Like Brighton and Manchester City, Leicester arrived in B6 with a passing game but unlike the Abu Dhabi-financed side their players lacked the same quality and speed in moving the ball on to sustainably frustrate Villa into making positional misjudgements. After conceding Villa were able to able to contain Leicester and pull themselves back into the game equalising almost straight away although I still have no real idea why our first goal was referred to VAR. I can though sort of see why Jacob Ramsey’s goal was ruled out; a case of officials not understanding the very ambiguous laws they are well paid to enforce.

There is an argument to suggest Kaspar Schmiechel had the ball within his control but it is a very tenuous one which Michael Oliver was ready to ignore until VAR again got involved. Ezri Konsa put himself on a hat trick early in the second half but Villa should have won by a few more as poor finishing could have set up a tense last quarter but our defence saw off Leicester’s frankly half-arsed attacking threat. Even bringing on two strikers who I am sure have more goals against Villa than times they have faced us in both Vardy and Iheanacho did nothing for them. Neither did the Man City-esque niggly fouling with James Maddison lucky to stay on after his petulant and deliberate swipe at Chukwuemeka’s standing leg.

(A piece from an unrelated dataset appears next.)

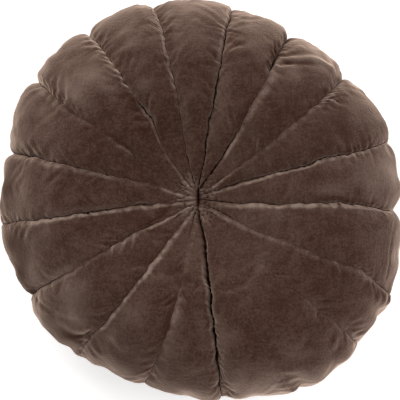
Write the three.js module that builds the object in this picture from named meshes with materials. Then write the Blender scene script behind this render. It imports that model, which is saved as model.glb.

Steven Gerrard’s first four games have yielded three wins and another impressive performance in defeat. The defence again looks like a unit rather than individuals and playing out from the back to create gaps in midfield as the opposition press is something the new Head Coach favours. This did at one point it seem as if Paul Lambert was back in the dugout as Emi Martinez was left with no option but to put a returned ball from a goal kick out for a corner. It is midfield however where the greatest difference can be seen. John McGinn is back to his very best, even if the position of Matty Cash sometimes leaves him appearing to be at right back, and Douglas Luis is showing another side to his game when released from a holding position.

It is the player in that holding role, though, who has impressed most. I think I thought of Marvelous Nakamba as a squad player who struggled with distribution but his ball retention and crucially his passing has improved beyond recognition. No longer does he need to make two tackles to win the ball and keep it. Up front Ollie Watkins has reinforced why he performs best centrally and a route into the team for Danny Ings, when fit, is difficult work out.

One last thing from Gerrard’s tenure so far which has been very noticeable is the quality, or lack of it, of the officials. Michael Salisbury’s first Premier League game at Selhurst Park was ‘interesting’ if I’m being kind. Some of the strange calls could have been a result of nerves but the appalling red card decision against Douglas Luiz can have no excuse. I’m not the biggest fan of VAR but overturning decisions such as that is why it is operational as in previous times that would have unfairly disadvantaged us at ground where we rarely win.

The issue of having a poor official looking at the screens for VAR is less easily rectified as was the case when Paul Tierney referred Michael Oliver to the pitchside screen after Jacob Ramsey had put the ball in the net against Leicester. Far be it from me to suggest they were auditioning for a reboot of Chucklevision. Overall the little pulls and pushes to prevent a counter attack are my current main dislike as they go mainly unpunished by almost all refs.

Finally, a message to Steven Gerrard. He has boosted my enthusiasm from its semi-slumber and gained my, still at this stage grudging, respect. He has also re-invigorated the players and reversed a mini-decline. I just hope, and the signs are he won’t, fall into the Houllier trap on his return to Anfield.